Your home doesn't need to be picture-perfect to invite people over.Robin Shreeves June 7, 2016
My friends Dana and John perfectly practice what the Rev. Jack King referred to as "scruffy hospitality." Their kitchen is small. The wood cabinets are dark and a few decades old. Spices and jars for sugar and flour line the countertops because there's nowhere else to put them. A tall, round table shoved in a corner has mismatched bar stools crammed around it.
The sliding glass doors in the kitchen lead to a back deck with a well-used chiminea, an outdoor table and a large variety of chairs and cushions, many of them bought at yard sales. We circle the chairs around the chiminea on weekend nights during all four seasons, whenever Dana and John put out a simple call out through text or Facebook that says, "Fire tonight!"
There will always be food, but like the bar stools and deck chairs, the food is mismatched. Our hosts provide some food. John may have the urge to make jalapeño poppers or Dana may put together some version of salsa with whatever's fresh from the garden, but there's not a formally prepared meal. Everyone just brings something. It's perfectly acceptable, encouraged even, to bring odds and ends of foods that need to get used up. I often bring wedges of cheese that have already been cut into or half a baguette to slice up and toast to dip in hummus. Everyone brings a little something to drink. And it's a glorious feast.

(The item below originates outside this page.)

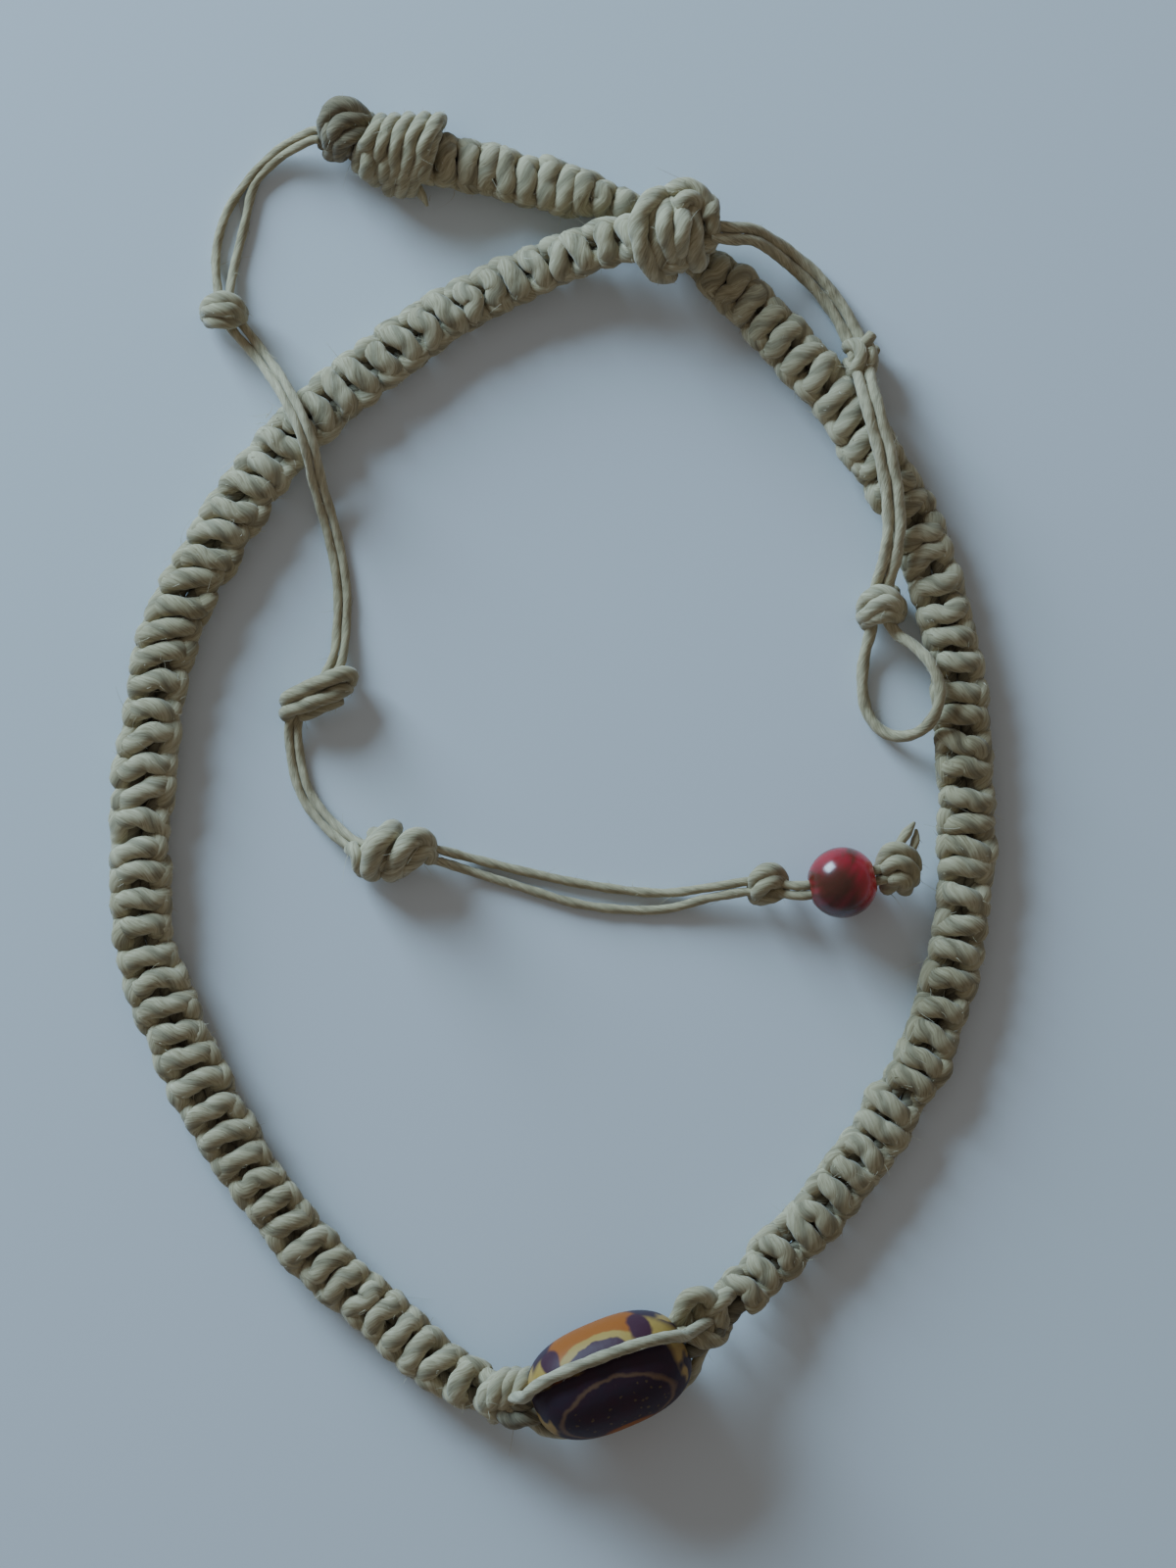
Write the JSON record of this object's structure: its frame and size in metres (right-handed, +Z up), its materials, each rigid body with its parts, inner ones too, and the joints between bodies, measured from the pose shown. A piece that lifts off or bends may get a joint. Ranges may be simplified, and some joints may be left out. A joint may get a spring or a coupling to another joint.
{
  "type": "knotted cord necklace",
  "caption": "Knotted hemp choker with a barrel-shaped dyed bead at the front, a cord tail with knots and a small bead as its button, and a looped cord tail that closes over it.",
  "frame": {"origin": "middle of the necklace's footprint, on the surface it lies on", "axes": "+Z up from that surface, +Y from the big bead at the front towards the two ends, +X towards the side that the loop tail lies on"},
  "size_m": [0.0998, 0.1511, 0.0139],
  "materials": {
    "hemp_band": "knotted natural hemp cord, matt, slightly hairy",
    "hemp_core": "twisted natural hemp cord",
    "hemp_knot": "knotted natural hemp cord, darker in its grooves",
    "hemp_cord": "twisted natural hemp cord, matt",
    "dyed_bead": "carved bead dyed dark brown over amber, softly polished",
    "red_glass": "swirled red glass, glossy"
  },
  "bodies": {
    "necklace": {"right_band_top": "hemp_band", "right_band_middle": "hemp_band", "right_band_bottom": "hemp_band", "left_band_bottom": "hemp_band", "left_band_middle": "hemp_band", "left_band_top": "hemp_band", "narrow_neck": "hemp_band", "button_end_band": "hemp_band", "button_end_whipping": "hemp_knot", "whipping_cord_end": "hemp_cord", "button_end_knot": "hemp_knot", "inner_core_cord": "hemp_core", "outer_core_cord": "hemp_core", "right_bead_knot": "hemp_knot", "left_bead_knot": "hemp_knot", "front_lashing_cord": "hemp_cord", "back_lashing_cord": "hemp_cord"},
    "focal_bead": {"focal_bead": "dyed_bead"},
    "loop_end": {"loop_end_band": "hemp_band", "loop_end_inner_core": "hemp_core", "loop_end_outer_core": "hemp_core", "loop_end_wrap": "hemp_knot", "loop_end_knot": "hemp_knot"},
    "loop_tail": {"loop_tail_cord": "hemp_cord", "loop_spacing_knot": "hemp_knot", "loop_base_knot": "hemp_knot"},
    "button_tail": {"button_cord_left": "hemp_cord", "button_cord_right": "hemp_cord", "upper_spacing_knot": "hemp_knot", "middle_spacing_knot": "hemp_knot", "lower_spacing_knot": "hemp_knot"},
    "bead_tail": {"bead_cord_upper": "hemp_cord", "bead_cord_lower": "hemp_cord", "bead_keeper_knot": "hemp_knot", "bead_stopper_knot": "hemp_knot", "stopper_cord_ends": "hemp_cord"},
    "red_bead": {"red_bead": "red_glass"}
  },
  "joints": [
    {"name": "focal_bead_roll", "type": "hinge", "parent": "necklace", "child": "focal_bead", "pos_m": [0.0063, -0.0679, 0.0063], "axis": [0.9205, 0.3907, 0], "continuous": true},
    {"name": "loop_end_lift", "type": "hinge", "parent": "necklace", "child": "loop_end", "pos_m": [-0.01484, 0.04932, 0.0046], "axis": [0.6, -0.8, 0], "range_deg": [0, 40]},
    {"name": "loop_tail_lift", "type": "hinge", "parent": "loop_end", "child": "loop_tail", "pos_m": [0.019, 0.06, 0.0072], "axis": [-0.866, -0.5, 0], "range_deg": [0, 60]},
    {"name": "button_tail_lift", "type": "hinge", "parent": "necklace", "child": "button_tail", "pos_m": [-0.0272, 0.0713, 0.0034], "axis": [-1, 0, 0], "range_deg": [0, 60]},
    {"name": "bead_tail_fold", "type": "hinge", "parent": "button_tail", "child": "bead_tail", "pos_m": [-0.0133, -0.0098, 0.0028], "axis": [0, -1, 0], "range_deg": [0, 80]},
    {"name": "red_bead_spin", "type": "hinge", "parent": "bead_tail", "child": "red_bead", "pos_m": [0.0325, -0.01275, 0.00405], "axis": [0.9781, 0.2079, 0], "continuous": true}
  ]
}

This kitchen and deck won't be featured in in Better Homes and Gardens anytime soon, but maybe they should be. They are two of the most hospitable spaces I know. By opening up their home as-is, Dana and John are the most gracious hosts I know. I almost wrote "by opening up their home with its imperfections," but that's not accurate. Their home is perfect — just like it is.
What is scruffy hospitality?
On his blog, Father Jack defines scruffy hospitality this way:
Scruffy hospitality means you’re not waiting for everything in your house to be in order before you host and serve friends in your home. Scruffy hospitality means you hunger more for good conversation and serving a simple meal of what you have, not what you don’t have. Scruffy hospitality means you’re more interested in quality conversation than the impression your home or lawn makes. If we only share meals with friends when we’re excellent, we aren’t truly sharing life together.He encourages people not to allow an unfinished to-do list to stop us from opening our homes to friends and family.
I agree, but here's the problem. It's hard to let go of the belief that our homes need to be picture-perfect — or maybe I should say "Pinterest-perfect" — before we can welcome guests. But the idea that we must make our home look un-lived in before having people over stops so many of us from sharing life together.